The unrest stems from the refusal of Beijing to permit genuinely democratic elections, a breach of its commitment under the 1984 Sino-British agreement. On the opposite side stand students and, it would seem, most Hong Kongers, determined to see no erosion of their special status. For the Chinese authorities, the crisis represents the biggest challenge since Tiananmen Square in 1989, when hundreds of protesters were killed. Ominously, there are signs this confrontation could result in a similar crackdown, with a similarly tragic outcome.

Neither side has given indications of backing down. Leung Chun-ying, Hong Kong’s chief executive, has told the crowds to go home, adamant that there will be no concessions from Beijing. The protesters, however, have remained on the streets, ahead of Wednesday’s National Day celebrations in the People’s Republic, which could provide further symbolic fuel for trouble.

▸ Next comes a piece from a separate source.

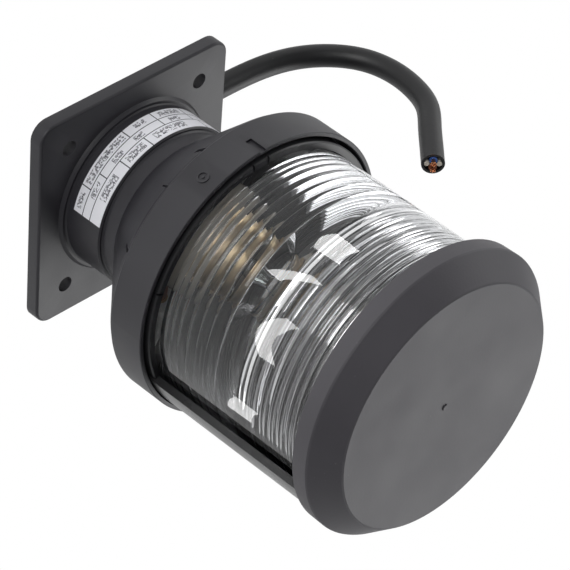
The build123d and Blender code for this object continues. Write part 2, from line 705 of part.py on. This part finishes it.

The one bright spot is that after the weekend foray of anti-riot police, using tear gas and pepper spray against the protesters, the authorities have refrained from further direct action.

However that caution probably reflects no change of heart in Beijing, but rather the dilemma facing China’s president, Xi Jinping. Seen from his perspective, the choice is bleak. He can either allow Hong Kong the democracy it demands, and risk encouraging similar action on the mainland, that could strike directly at one-party rule. Hardliners, moreover, would probably see concessions as an indication of “weakness” – a loss of face that could undermine Xi’s own position.

Or, if the protesters stand their ground, he risks a bloody showdown in Hong Kong ahead of November’s scheduled APEC summit in Beijing, that would hit world markets and deal a massive blow to the island’s lucrative role as a financial hub of the East. China’s relations with the West would suffer grievously and so too whatever chances remain of luring Taiwan peaceably back into Beijing’s fold would be destroyed.

Alas, Xi’s record thus far appears to make the second option more likely. He has come down hard on the separatist Uighurs in Chinese central Asia, and on activists in Tibet. In the South China Sea he has pursued a nakedly expansionist policy, rattling China’s neighbours and creating fresh strains with the US and Japan, the region’s other major regional economic power and China’s historic rival. A tough line over Hong Kong would fit into this pattern of behaviour.

Ideally, a compromise will be struck. If not, we must support the protesters in their demands for the system they want. Not just Britain’s historical ties with Hong Kong, but basic human rights, demand no less.